1. The skeptic community may have more, or less, of a problem with sexism than the general population, but that would not mean that the common characteristic of being member of the skeptical community is the significant variable. Skeptics are not a random selection of the general population: They are probably more educated, maybe they are predominantly male to start with, etc. So the evidence for occurrence of sexism within our community needs not be compared with that among the general population. Rather, we'd have to define a control group that shares the relevant characteristics other than being skeptic.

[ETA]
2. Some differences between the values of the social statistics of two samples (different groups, or same group at different times) are not due to a real difference of the reported variable, but a difference in reporting. When for example domestic violence is on the rise over the years in statistics, the reason may be not a rise in actual occurrences, but because victims today are more encouraged and informed to report such. Same with different groups in society: IIRC, domestic violence in Germany is reported more often by ethnic Germans than by immigrants, though I suspect in reality it's the other way round, or no difference.

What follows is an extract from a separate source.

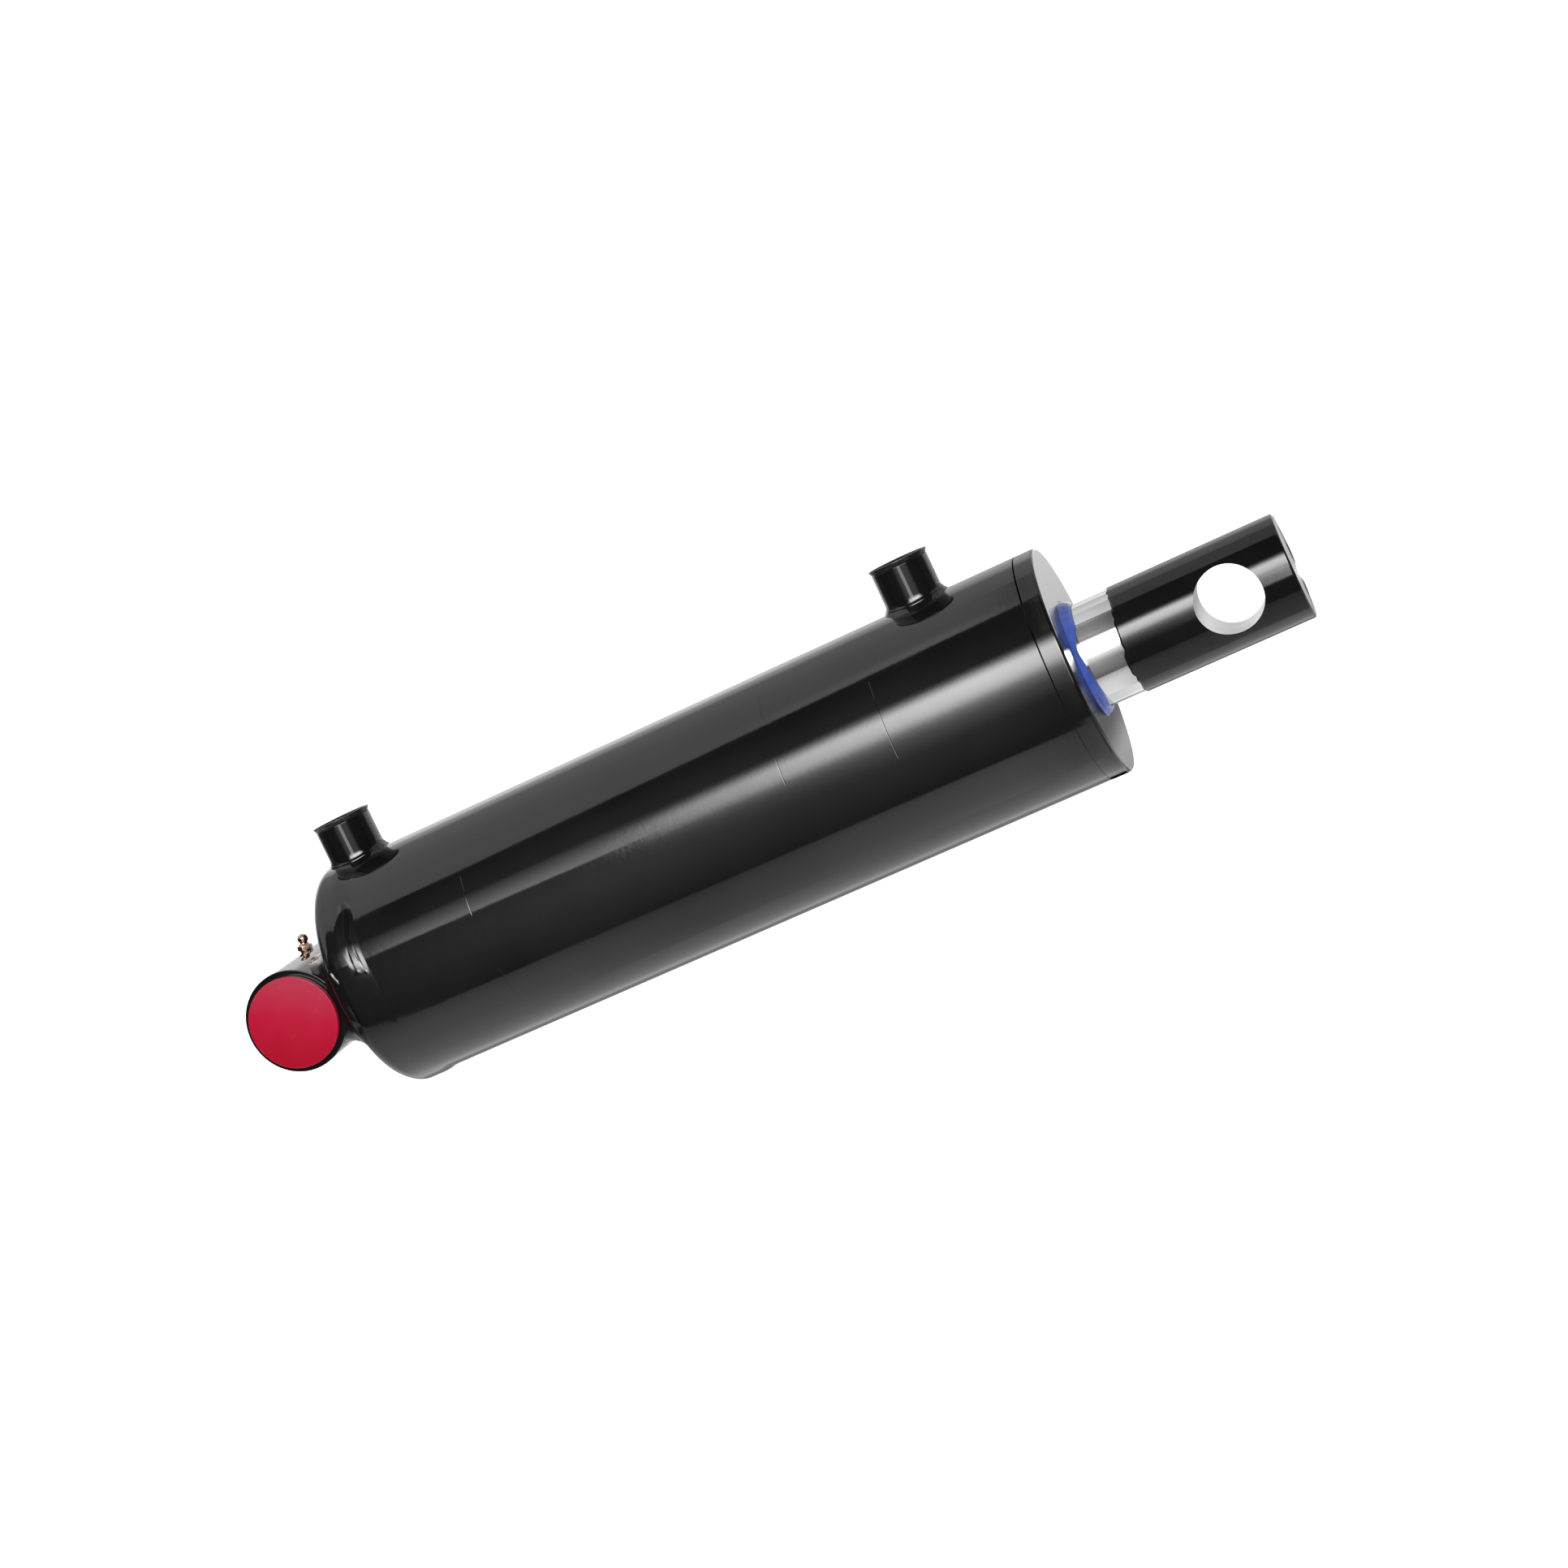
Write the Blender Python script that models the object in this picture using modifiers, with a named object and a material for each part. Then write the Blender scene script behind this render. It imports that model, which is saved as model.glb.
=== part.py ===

Same then with skeptics: Maybe the women in the skeptic community tend to be more outspoken about sexism than their peers in either the general population, or in an otherwise carefully designed non-skeptical control group.
[/ETA]

3.. Maybe it is true, there is a positive correlation between sexism and skepticism in white men? Could go like this: Equal treatment of both sexes by men is the politically correct norm in our society; a general disposition to question society's norms is the hallmark of a skeptic; at the same time, someone with a general disposition to question society's norms might also question the validity of the norm to treat both sexes equally.